Well, let's look at refer to the ITF Encyclopaedia in search of the answer. In the section on Concentration in the Theory of Power we find the following statement: “the shorter the time for the concentration, the greater will be the power of the blow” (Vol. 2, p. 20). Another section in the Encyclopaedia concerning attacking techniques states the following: “The moment the attacking tool reaches the target, pull it back . . .” (Vol. 3, p. 17). The attacking tool does not spend unnecessary time on the target. Once the momentum is transferred, it is pulled-back. Regarding punching the Encyclopaedia says that one should: “Avoid unnecessary tension of the arms and shoulders” and “Relax the muscles immediately after the fist has reached the target” (Vol. 3, p. 29).

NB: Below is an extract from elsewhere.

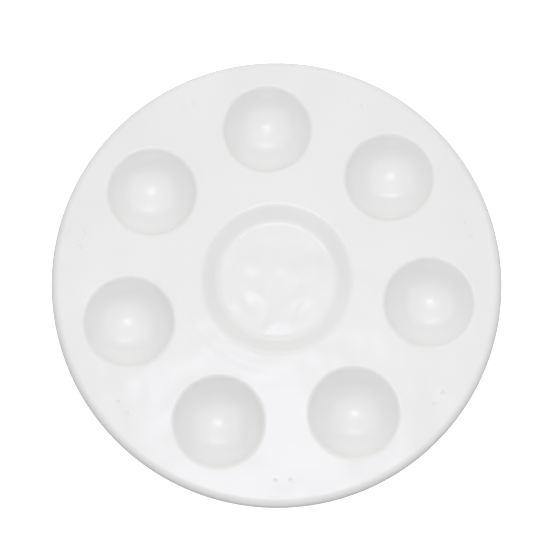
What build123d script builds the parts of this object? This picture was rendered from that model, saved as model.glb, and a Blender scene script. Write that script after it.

In other words, the attacking tool acts more like a ball-on-chain, very quickly transferring its momentum into the target and immediately “relaxing” afterwards. The structure is not kept like a crowbar, but instead it relaxes like a ball-on-chain. Techniques in ITF Taekwon-Do also adhere to the principle of kinetic chaining where the “hip is jerked slightly before the action in order to concentrate the larger muscles of the hip and abdomen together with the smaller muscles of the four extremities against the target simultaneously.” This, of course happens sequentially. For example, in a punch, first the hips rotates towards the target, then the shoulders, then the arm is snapped forward—all of this is preceded by motion from the legs based on the “knee spring”—forming one continuous kinetic chain.
If fajin / balgyeong can be defined as kinetic chaining with emphasis on the quick transferal of momentum—impulse or impact—into the target, achieved by relaxed movements before and directly after the blow, then I believe ITF Taekwon-Do more closely follow the ball-on-chain method than the crowbar method. In other words, an ITF Taekwon-Do punch is more like a Hsing-I Quan punch than a Karate punch.
It is important to remember that this has not always been (and in a sense is still not always) the case. Taekwon-Do's father is Shotokan Karate and in the early days of Taekwon-Do the movements very much resembled Karate. The real change towards this balgyeong way of moving occurred later in ITF Taekwon-Do's evolution (I'm guessing the early 80s) even though the principles (i.e. Theory of Power) were set to paper from quite early on.
However, the observant practitioner will discover that ITF Taekwon-Do does not utilise the balgyeong method exclusively. ITF Taekwon-Do seems to be using both the ball-on-chain and the crowbar, depending on the technique. The turning kick, for instance, works on the ball-on-chain principle, while the spinning reverse turning kick (not the reverse hook kick) is based on the crowbar principle. The basic front punch employs the ball-on-chain method while the ridge-hand strike uses the crowbar method. The front snap kick is ball-on-chain; the front pushing kick is crowbar. The twisting kick, ball-on-chain; the downward kick, crowbar. And the side-piercing kick can be performed either on the ball-on-chain principle or on the crowbar principle, depending on the desired effect.
Although there has been an evolution in how ITF Taekwon-Do approaches power generation, it has not completely thrown off its Shotokan Karate heritage. It would seem that power generation in ITF Taekwon-Do is situational; sometimes used typically Karate ways of power generation, other times using balgyeong. The determining factor is usually the technique employed, but could also be the effect desired. What is significant, however, is that some of the most iconic Karate-like movements, for instance the walking stance front fore fist punch or the low forearm block, doesn't strictly employ the same Karate-like mechanics any more.